You can even see now how easy it is to make nice __str__ and __repr__ strings by just writing:

    def __repr__(self):
        return f'Class(a={self.a}, b={self.b})'

Note that by default, f-strings use str, but can be forcesd to use repr by specifying the conversion flag !r (recall now from above):

f'{now}'
#  '2020-02-03 09:05:54.206678'
f'{now!r}'
#  'datetime.datetime(2020, 2, 3, 9, 5, 54, 206678)'

And of course, you can use the same type specifiers with f-strings to limit the number of decimals using a single : in the expression:

e = 2.718281828459045
f'{e:.5f}'
#  '2.71828'

Finally, in Python 3.8, f-strings support = for self-documenting expressions and debugging.

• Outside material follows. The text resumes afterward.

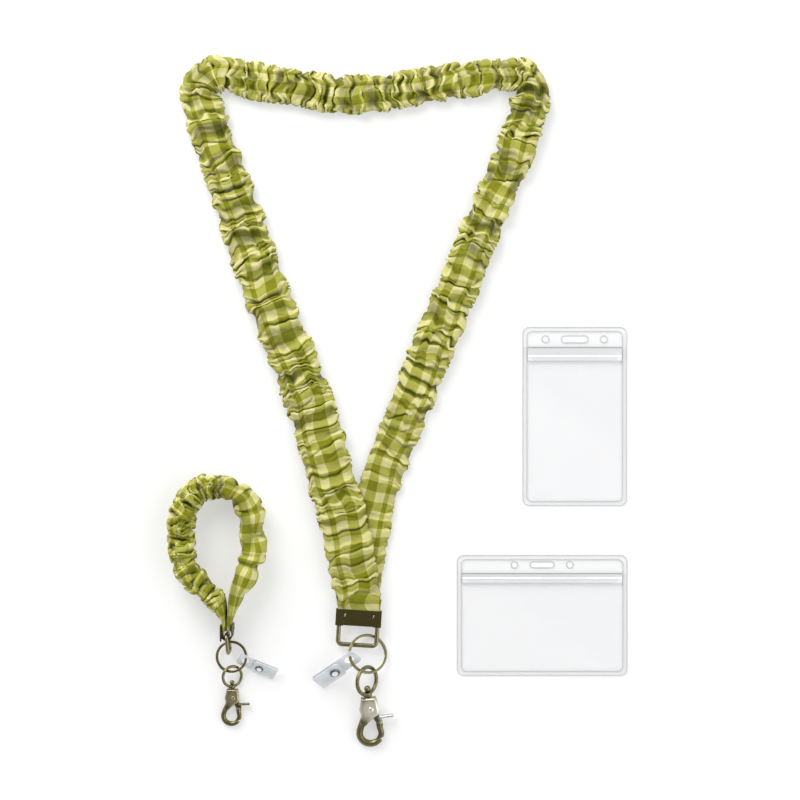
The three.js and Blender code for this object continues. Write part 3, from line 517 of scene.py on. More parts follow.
def tube_object(name, grid, f, girth, depth, seam, material, wall):
    """A mesh of the grid, closed round, open at both ends, with the cloth's coordinates in a UV map."""
    rows, count = grid.shape[:2]
    points = (grid.reshape(-1, 3) + np.array(LAYOUT_SHIFT)) * MM
    r, c = np.meshgrid(np.arange(rows - 1), np.arange(count), indexing="ij")
    after = (c + 1) % count
    row, next_row = r * count, (r + 1) * count
    faces = np.stack([row + c, row + after, next_row + after, next_row + c], -1).reshape(-1, 4)
    mesh = bpy.data.meshes.new(name)
    mesh.from_pydata(points.tolist(), [], faces.tolist())
    x0 = (c / count * girth - seam) % girth
    x1 = x0 + girth / count
    corners = np.stack([x0, f[r], x1, f[r], x1, f[r + 1], x0, f[r + 1]], -1).reshape(-1) * MM
    mesh.uv_layers.new(name="cloth").data.foreach_set("uv", corners)
    # The fold depth of each point, which paints shade in the cloth's creases and highlight on its crests.
    fold = mesh.attributes.new("fold", "FLOAT", "POINT")
    fold.data.foreach_set("value", depth.ravel().astype(np.float32))
    mesh.materials.append(material)
    mesh.shade_smooth()
    holder = bpy.data.objects.new(name, mesh)
    bpy.context.scene.collection.objects.link(holder)
    layer = holder.modifiers.new("cloth_thickness", "SOLIDIFY")
    layer.thickness = wall * MM
    layer.offset = -1
    return holder


NECK_LANE = {"stray": 3, "slant": 0.05, "width": 1.45}
NECK = {
    "route": NECK_ROUTE, "on_edge": False, "seed": 11, "turn_softness": 9, "columns": 64, "step": 0.9,
    "width": 26, "thickness": 8.6, "squareness": 0.72, "gather": 1.7, "even_out": 34, "seam": 7, "twist": 1.1,
    "puff": 0.4, "rise": 2.1, "sink": 4.2, "ridge": 1.0,
    "fullness": ([0, 0.006, 0.02, 0.05, 0.95, 0.985, 1], [0.1, 0.8, 1, 1, 1, 0.7, 0]),
    "lobes": [],
    "lanes": [
        {**NECK_LANE, "round": 15, "half": 20,
         "at": [0, 0.1, 0.15, 0.36, 0.42, 0.66, 0.7, 0.8, 0.86, 1],
         "pitch": [8, 12, 12, 12, 9, 12, 9, 12, 17, 20],
         "turn": [2.7, 2.3, 2.4, 2.5, 2.8, 2.6, 2.7, 2.2, 1.8, 1.0]},
        {**NECK_LANE, "round": 15, "half": 24, "slant": 0, "tilt": 0.1, "width": 2.5,
         "at": [0, 0.36, 0.4, 0.66, 0.7, 1], "pitch": [80, 70, 15, 15, 60, 80],
         "turn": [1.6, 1.8, 2.2, 2.2, 1.8, 0.8]},
        {**NECK_LANE, "round": 47, "half": 20,
         "at": [0, 0.1, 0.9, 1], "pitch": [10, 11, 11, 20],
         "turn": [2.4, 2.4, 2.3, 1.0]},
        {"round": 0, "stray": 2, "half": 9, "slant": 0, "width": 1.3,
         "at": [0, 0.1, 0.86, 1], "pitch": [12, 8, 8.5, 18],
         "turn": [1.9, 2.3, 2.1, 0.8]},
        {"round": 31, "stray": 2, "half": 8, "slant": 0, "width": 1.3,
         "at": [0, 0.1, 0.86, 1], "pitch": [16, 10, 10, 18],
         "turn": [1.6, 2.1, 1.9, 0.8]},
        {"round": 15, "stray": 9, "half": 7, "slant": 0, "tilt": 0.5, "width": 1.0,
         "at": [0, 0.1, 0.9, 1], "pitch": [20, 12, 12, 18],
         "turn": [0.7, 1.1, 1.0, 0.5]},
    ],
}
# Shares of the cloth: clamp, full gathers, end of the crown, plain side, its end, clamp.
WRIST_STAGES = [0, 0.08, 0.80, 0.83, 0.93, 1]
WRIST_LANE = {"stray": 2.0, "slant": 0, "tilt": 0.14, "width": 1.7}
WRIST = {
    "route": WRIST_ROUTE, "on_edge": True, "seed": 5, "turn_softness": 5, "columns": 60, "step": 0.8,
    "width": 21, "thickness": 12.5, "squareness": 0.8, "gather": 2.0, "even_out": 24, "seam": 2, "twist": 2.4,
    "puff": 0.5, "rise": 2.4, "sink": 5.4, "ridge": 2.4,
    "fullness": ([0, 0.02, 0.05, 0.93, 0.98, 1], [0, 0.7, 1, 1, 0.7, 0]),
    "lobes": [(0.655, 8, 4.2, 13, 13), (0.755, 8, 4.5, 13, 13), (0.85, 7.5, 4.1, 13, 13)],
    "lanes": [
        {**WRIST_LANE, "round": 0, "half": 24,
         "at": WRIST_STAGES, "pitch": [7, 5.2, 5.0, 18, 16, 12],
         "turn": [2.6, 3.4, 3.4, 1.0, 1.2, 1.8]},
        {**WRIST_LANE, "round": 15, "half": 12,
         "at": WRIST_STAGES, "pitch": [12, 12, 12, 60, 30, 24],
         "turn": [1.6, 2.3, 2.3, 0.8, 0.8, 0.8]},
        {**WRIST_LANE, "round": 27, "half": 18,
         "at": [0, 0.08, 0.9, 1], "pitch": [9, 8, 11, 14],
         "turn": [2.1, 2.8, 2.5, 1.6]},
        {**WRIST_LANE, "round": 41, "half": 12,
         "at": WRIST_STAGES, "pitch": [12, 12, 12, 14, 13, 20],
         "turn": [1.6, 2.3, 2.3, 1.5, 1.7, 1.0]},
        {**WRIST_LANE, "round": 0, "half": 20, "width": 1.2,
         "at": [0.55, 0.60, 0.80, 0.83], "pitch": [60, 8, 8, 60],
         "turn": [0.5, 3.0, 3.0, 0.5]},
    ],
}


def add_cover(prefix, strap, material):
    path = Path(strap["route"], strap["on_edge"], strap["turn_softness"])
    grid, f, girth, depth = gathered_grid(strap, path)
    cover = tube_object(prefix + "_gathered_cover", grid, f, girth, depth, strap["seam"], material, 0.4)
    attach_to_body(cover, prefix + "_strap")
    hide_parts(prefix + "_cover")


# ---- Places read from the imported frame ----

record = frame["record"]
JOINTS = {joint["name"]: joint for joint in frame["joints"]}
MOUNTS = {mount["name"]: mount for mount in record["mounts"]}


def joint_place(name):
    return Vector(JOINTS[name]["pos_m"]), Vector(JOINTS[name]["axis"]).normalized()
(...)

Notice how the returned string prints the variable name as well.

x = 3.14
y = 2.71828
a = 'A str'
print(f'My vars are {x=}, {y=}, {a=}')
#  My vars are x=3.14, y=2.71828, a='A str'

Exercises

  1. Print a Pandas dataframe and a Numpy matrix.
  2. Print a function.
  3. Print a class (the class, not an object).
  4. Create a class and define the repr and str methods. What are the differences?
  5. Use str(·) on the object and observe.
  6. Use repr(·) on the object and observe. Conclude.
  7. Center a short string using f-strings, pad left using f-strings.
  8. Return non-string in str.
  9. Print a class. Which method is being called?
  10. Create a class with only one of the two methods, see what happens.
  11. Create a very simple Complex class and implement __eq__, __str__, and __repr__. Ensure that eval(repr(c)) == c.

Specialized numeric and scalar types

The most basic types are int, bool, and None. Integers have infinite precision, and bool are a subtype of int holding only the values 0 and 1, albeit named False and True, respectively. Since True is just a different name for 1, the fact that 2 + True*3 == 5 should not surprise you much. However, such hogwash should rarely be used.

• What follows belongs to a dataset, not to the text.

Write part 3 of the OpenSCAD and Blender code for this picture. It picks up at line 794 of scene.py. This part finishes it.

The None keyword is an object, and in fact the only object (a singleton, see id(None)), of type NoneType. It is often used as a sentinel value (see Calling, lambdas, and functions). Note that None is not the same as 0, False, '' or anything else except None. For every element None == x if and only if x is None. Whenever we want to check if a variable is None, we use the is operator:

if x is None:
    print('x was None')

Note that instead of writing not x is None, we prefer the more readable:

if x is not None:
    print('x is not None')

Floating point numbers, however, are much more messy than the beautiful int, bool, and None. The issue being, of course, that

Squeezing infinitely many real numbers into a finite number of bits requires an approximate representation.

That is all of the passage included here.